• Task to carry out: Every line of the material below must be repeated exactly.

• Data lines:
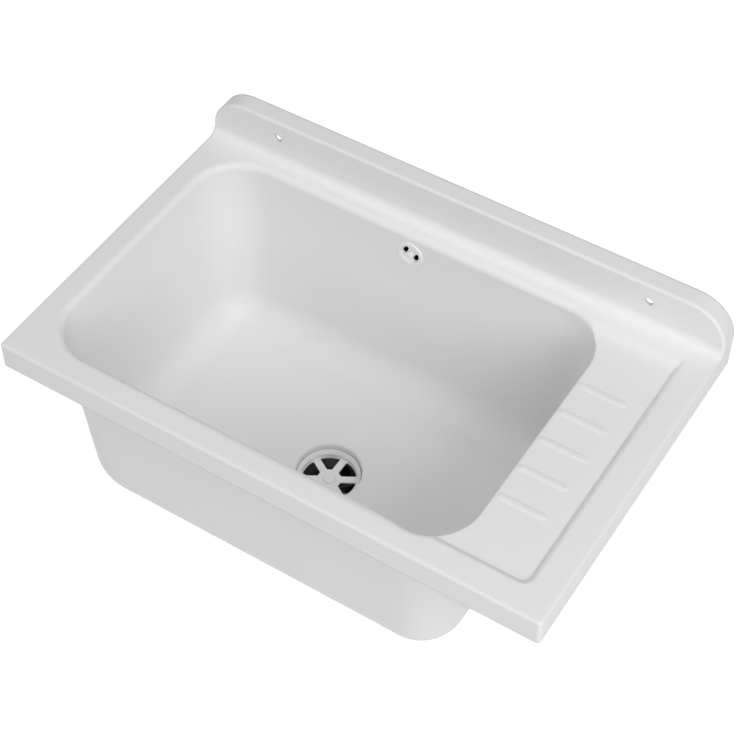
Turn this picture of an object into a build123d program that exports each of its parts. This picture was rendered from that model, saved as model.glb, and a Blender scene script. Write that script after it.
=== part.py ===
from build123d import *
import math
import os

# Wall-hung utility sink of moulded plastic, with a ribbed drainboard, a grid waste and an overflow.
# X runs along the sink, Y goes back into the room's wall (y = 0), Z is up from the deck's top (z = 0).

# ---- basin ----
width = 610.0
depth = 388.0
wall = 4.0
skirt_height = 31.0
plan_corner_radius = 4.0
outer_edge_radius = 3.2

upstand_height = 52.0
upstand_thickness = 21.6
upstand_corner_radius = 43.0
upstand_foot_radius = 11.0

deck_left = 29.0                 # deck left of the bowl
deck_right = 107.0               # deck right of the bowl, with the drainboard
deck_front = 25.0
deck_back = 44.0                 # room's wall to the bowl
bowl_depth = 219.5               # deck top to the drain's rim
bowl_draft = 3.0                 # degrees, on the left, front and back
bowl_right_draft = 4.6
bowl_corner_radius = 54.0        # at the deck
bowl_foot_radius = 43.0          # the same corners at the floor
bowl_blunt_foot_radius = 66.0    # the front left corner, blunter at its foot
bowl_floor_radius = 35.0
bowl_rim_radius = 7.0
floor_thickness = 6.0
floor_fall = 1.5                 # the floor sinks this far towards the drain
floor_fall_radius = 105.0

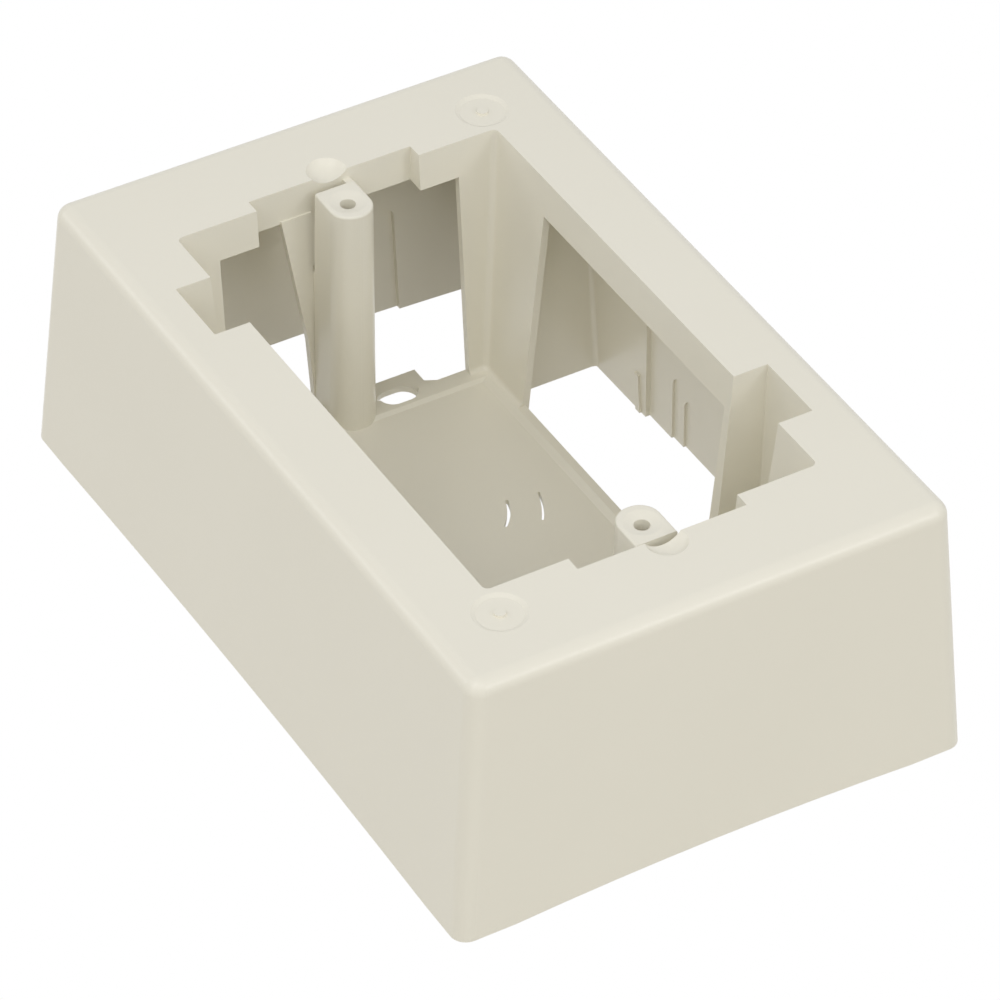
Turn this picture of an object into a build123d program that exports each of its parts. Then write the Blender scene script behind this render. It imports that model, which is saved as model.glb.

• Answer for this exercise:
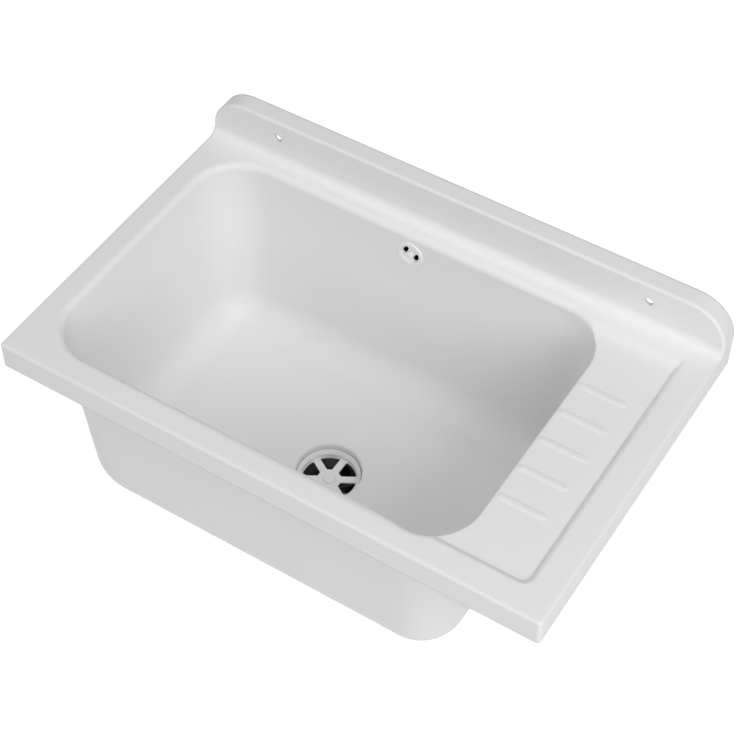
Turn this picture of an object into a build123d program that exports each of its parts. This picture was rendered from that model, saved as model.glb, and a Blender scene script. Write that script after it.
=== part.py ===
from build123d import *
import math
import os

# Wall-hung utility sink of moulded plastic, with a ribbed drainboard, a grid waste and an overflow.
# X runs along the sink, Y goes back into the room's wall (y = 0), Z is up from the deck's top (z = 0).

# ---- basin ----
width = 610.0
depth = 388.0
wall = 4.0
skirt_height = 31.0
plan_corner_radius = 4.0
outer_edge_radius = 3.2

upstand_height = 52.0
upstand_thickness = 21.6
upstand_corner_radius = 43.0
upstand_foot_radius = 11.0

deck_left = 29.0                 # deck left of the bowl
deck_right = 107.0               # deck right of the bowl, with the drainboard
deck_front = 25.0
deck_back = 44.0                 # room's wall to the bowl
bowl_depth = 219.5               # deck top to the drain's rim
bowl_draft = 3.0                 # degrees, on the left, front and back
bowl_right_draft = 4.6
bowl_corner_radius = 54.0        # at the deck
bowl_foot_radius = 43.0          # the same corners at the floor
bowl_blunt_foot_radius = 66.0    # the front left corner, blunter at its foot
bowl_floor_radius = 35.0
bowl_rim_radius = 7.0
floor_thickness = 6.0
floor_fall = 1.5                 # the floor sinks this far towards the drain
floor_fall_radius = 105.0

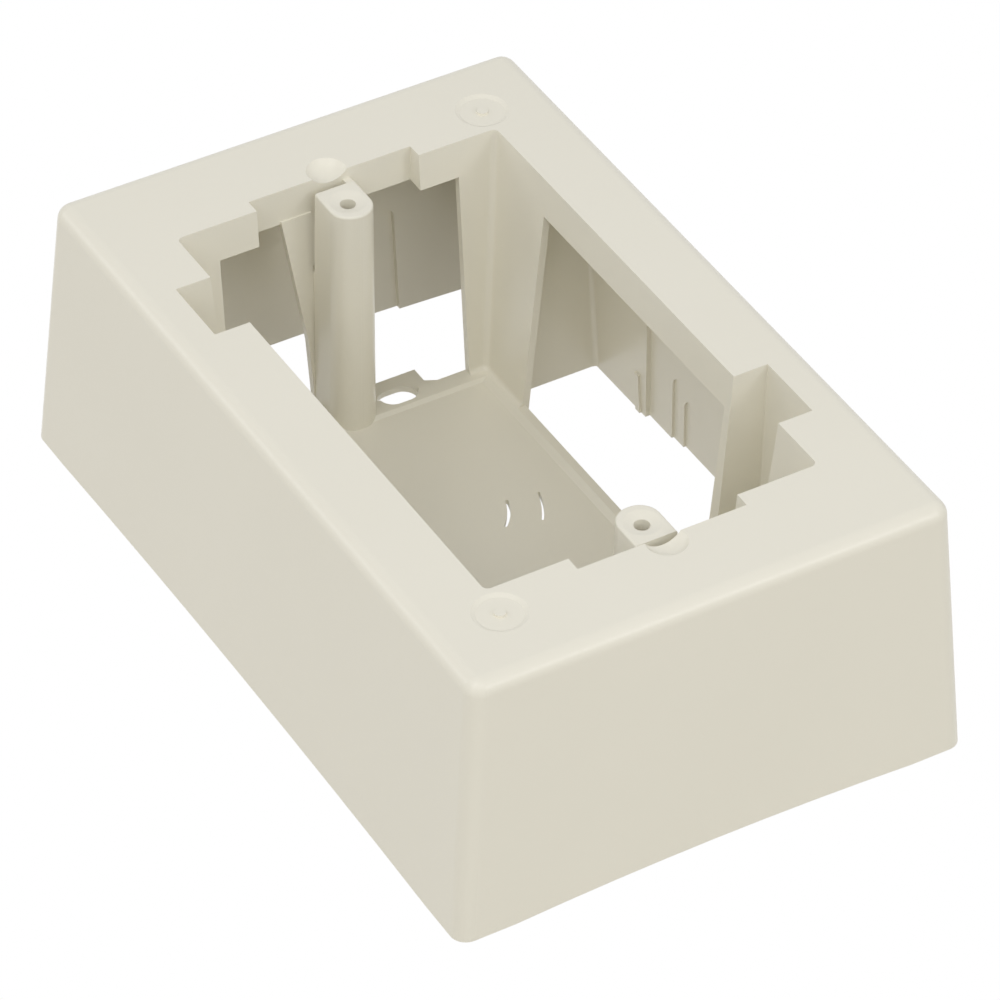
Turn this picture of an object into a build123d program that exports each of its parts. Then write the Blender scene script behind this render. It imports that model, which is saved as model.glb.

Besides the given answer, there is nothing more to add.